Max Out Your RRSP & TFSA Today

RRSPs and TFSAs have a mysterious, almost scary aura. Little understood by non-finance types, the investment vehicles are hugely important to retiring at all, let alone retiring early. Luckily, if you want to max out your RRSP and TFSA, it’s really simple (although incredibly difficult without strong financial discipline).

Step 1: How much money do you make? If you earn a salary, this should be a relatively straightforward number, say $50,000. However, if you make an hourly wage, calculate an approximate wage, say $15/hr x 40 hours per week x 50 weeks in a year ($30,000).

Step 2: Calculate 18% of your yearly earnings. For a person making $50,000, this amount works out to $9,000. For a person earning $30,000, this amount is $5,400. Whatever your amount is, that’s your maximum RRSP contribution (as long as it’s under $26,010 which is the absolute maximum in 2016). This ignores workers who have pensions through work but the majority of Canadians don’t so let’s ignore those lucky few who do.

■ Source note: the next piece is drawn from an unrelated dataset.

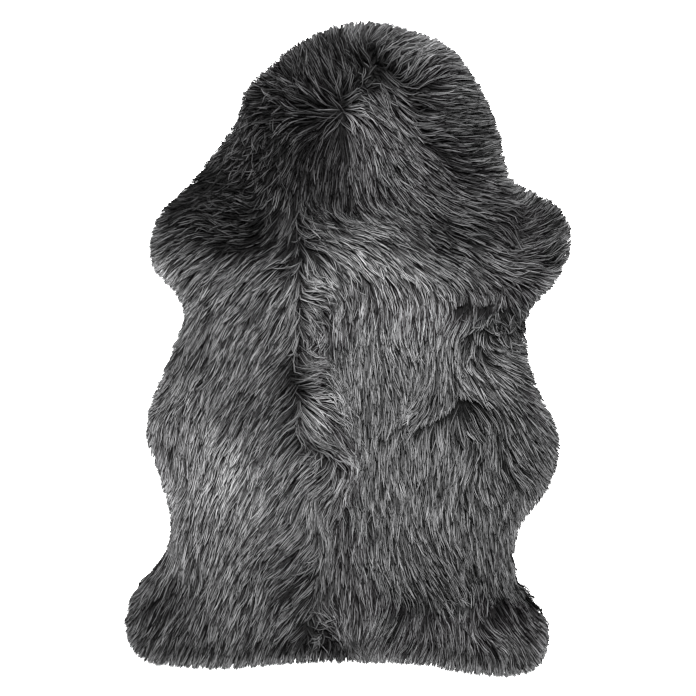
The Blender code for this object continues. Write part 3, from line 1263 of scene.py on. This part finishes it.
def outwards():
    """The way out over the nearest edge at each point: down the slope of the map of ways in."""
    forward, right = np.gradient(way_in.values)
    slope = np.stack([-right.ravel(), -forward.ravel()], axis=1)
    return slope / (np.linalg.norm(slope, axis=1, keepdims=True) + SAME_POINT)


near_edge = np.exp(-way_in.values.reshape(-1, 1).clip(0) / EDGE_REACH)
wool_way = mapped(combed(map_points) + EDGE_FALL * near_edge * outwards())
way_out = mapped(outwards())
from_parting = mapped(parting_distance(map_points))
# The patches' painted shade and light, as a power of e.
painted_shade_and_light = mapped(
    sum(p.tone * bell(map_points, p, p.half_width, p.half_length, p.turn) for p in SHADE_AND_LIGHT_PATCHES)
)
stray = mapped(sum(t.stray * bell(map_points, t, t.radius, t.radius) for t in TANGLES))


def turned_by(way, angle):
    """Directions on the floor, each turned to the left by its own angle in radians."""
    cosine, sine = np.cos(angle), np.sin(angle)
    x, y = way[..., 0], way[..., 1]
    return np.stack([cosine * x - sine * y, sine * x + cosine * y], axis=-1)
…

Step 3: Add $5,500. In 2016 the maximum amount you can add to a TFSA is $5,500. This number is indexed to inflation and can be changed at the whim of the federal government so if you’re reading this guide in the future, double check the amount!

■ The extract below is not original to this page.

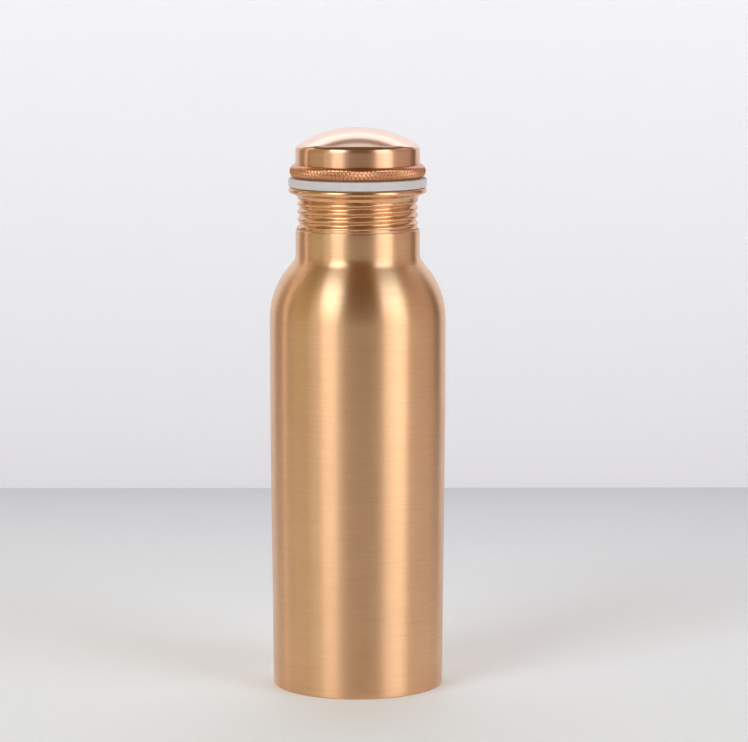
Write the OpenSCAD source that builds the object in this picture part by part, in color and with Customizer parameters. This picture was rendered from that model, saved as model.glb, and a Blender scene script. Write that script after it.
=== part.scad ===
// Copper water bottle with a screw cap: spun sheet-copper body, roll-threaded neck collar,
// silicone gasket, and a domed cap on a threaded plug.
// The bottle stands on z = 0 with its axis on +Z. All lengths are in millimetres.

/* [Body] */
// Outside diameter of the straight upper part of the body
body_d = 73; // [66:0.5:80]
// Outside diameter at the foot
foot_d = 70.8; // [64:0.2:80]
// Height over which the wall widens from the foot to its full diameter
taper_h = 115; // [60:1:140]
// Height at which the shoulder starts
shoulder_z = 153.7; // [145:0.1:165]
// Radius of the shoulder's curve in profile
shoulder_r = 32.8; // [28:0.1:34]
// Thickness of every copper sheet
wall = 0.6; // [0.5:0.05:0.8]

/* [Foot] */
// Height of the hem that is folded up inside the foot
hem_h = 4; // [3:0.5:4]
// Height of the base pan's rim above the table
pan_h = 7; // [6.5:0.5:9]
// Radius of the curve between the base pan's skirt and its panel
pan_knuckle = 2.5; // [2:0.1:2.5]
// Radius of the base pan's upward dome
pan_crown = 260; // [180:10:400]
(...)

Step 4: This number (the RRSP maximum added with the TFSA maximum) is your savings goal. This number is the amount that you must save every year in order to max out your RRSP and TFSA. If you’re paid monthly, divide this number by 12. If you’re paid bi-weekly, divide this number by 26. This new, smaller number is the amount you must put contribute to you RRSP and TFSA each pay period.

Example Time!

Let’s say I earn a salary of $70,000 and I’m paid monthly.

Step 1: $70,000

Step 2: $12,600

Step 3: $12,600 + $5,500 = $18,100

Step 4: $1508.33/month

The fun part about contributing to your RRSP is that you defer taxes. Tax deferment is a fancy way of saying that you save on taxes today, but have to pay them in the future. In the above example, I’ve contributed $12,600 to an RRSP so, at tax time, I will only have to pay taxes on the difference between my salary and the RRSP contribution: $70,000 – $12,600 = $57,400.

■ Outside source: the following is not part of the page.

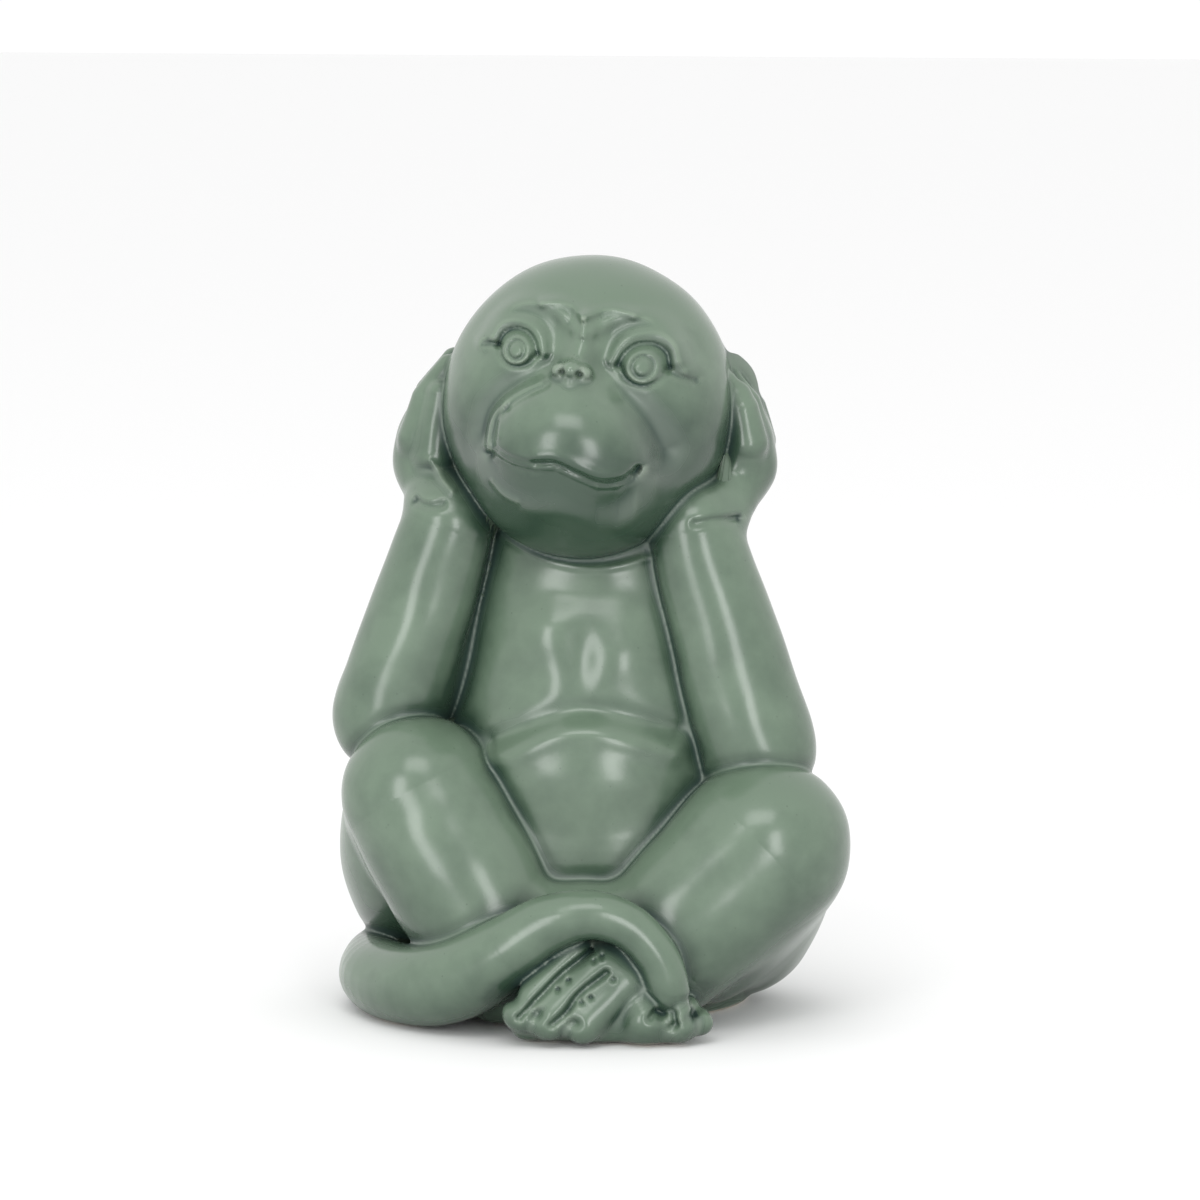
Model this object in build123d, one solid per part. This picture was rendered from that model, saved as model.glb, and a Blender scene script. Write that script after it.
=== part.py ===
from build123d import *
import os
from functools import cache
from math import cos, radians, sin, sqrt

# Seated monkey figurine with its hands over its ears, cast hollow in parts that are luted
# together with slip and glazed as one.
# Millimetres, +Z up. The face looks along -Y, and +X is on the viewer's right.
# Left and right are the monkey's own, so its right side lies towards -X.
# The origin is on the ground, below the middle of the figure.

# Whole figure
figure_height = 199.0
wall = 5.0                      # cast wall of the hollow parts
overrun = 6.0                   # how far a cutting body runs past what it cuts

# Head, a ball with a muzzle and a chin, that leans to the monkey's left
head_radius = 38.0
crown_lift = 1.2                # the ball's middle lies this far above the face's middle
head_above_torso = 57.0         # from the torso's top, which is inside the head, to the crown
head_forward = 6.0
head_lean_deg = 7.0
neck_bore_radius = 14.0
muzzle_radius = 22.6
muzzle_sink = 11.2              # middle of the muzzle's ball, inside the head's skin
muzzle_drop = 9.5
chin_radius = 17.0
chin_sink = 21.0                # middle of the chin's ball, inside the head's skin
chin_drop = 21.0

# Face, in the head's own axes
eye_spread = 16.5
eye_rise = 14.6
eye_ball_radius = 6.2
eye_ball_sink = 4.4
socket_radius = 12.0
socket_offset = 8.6
iris_ring_radius = 4.3
iris_ring_wire = 0.7
pupil_radius = 2.2
lid_radius = 6.6
lid_wire = 1.5
lid_end_deg = 20.0              # up from the eye's level at both corners
brow_radius = 11.0
brow_wire = 2.6
brow_outer_deg = 30.0           # up from the eye's level at the temple
brow_inner_deg = 185.0          # round to the side of the nose
nose_half_width = 5.2
nose_half_height = 3.4
nose_half_depth = 4.0
nose_rise = 10.6
nostril_radius = 1.3
nostril_spread = 3.1
nostril_depth_share = 0.6       # of the nose's half depth
bridge_radius = 3.4
bridge_tip_share = 0.8          # radius at the nose, of the radius at the brows
mouth_half_width = 19.0
mouth_drop = 13.8
mouth_corner_rise = 2.2
mouth_groove = 1.0
corner_pit_radius = 1.7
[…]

So, instead of paying $15,293 in federal and Alberta taxes, I would only have to pay $11,450.

Let’s Keep Going

Without contributing to an RRSP and a TFSA and paying $15,293 in taxes, a person earning $70,000 would tax home $4,558.92 each month after taxes. With contributions though and a lower tax bill, a person earning $70,000 would take home $4,879.17 but would have to put the $1,508.33 we calculated above into his RRSP and TFSA. This reduces his take-home pay to $3,370.84.

Help Me I’m Poor

Yes. Yes you are. It definitely seems like a lot of money to “lose” each month but in reality, you’re coming out ahead. In our example, you might be taking home $1,200 less each month but you’re investing $1,500 each month. You’re literally keeping an extra $300 a month or $3,600 a year from the government’s coffers.

What’s more, that money you’ve put aside will compound and grow to provide a hefty nest egg when you decide to retire.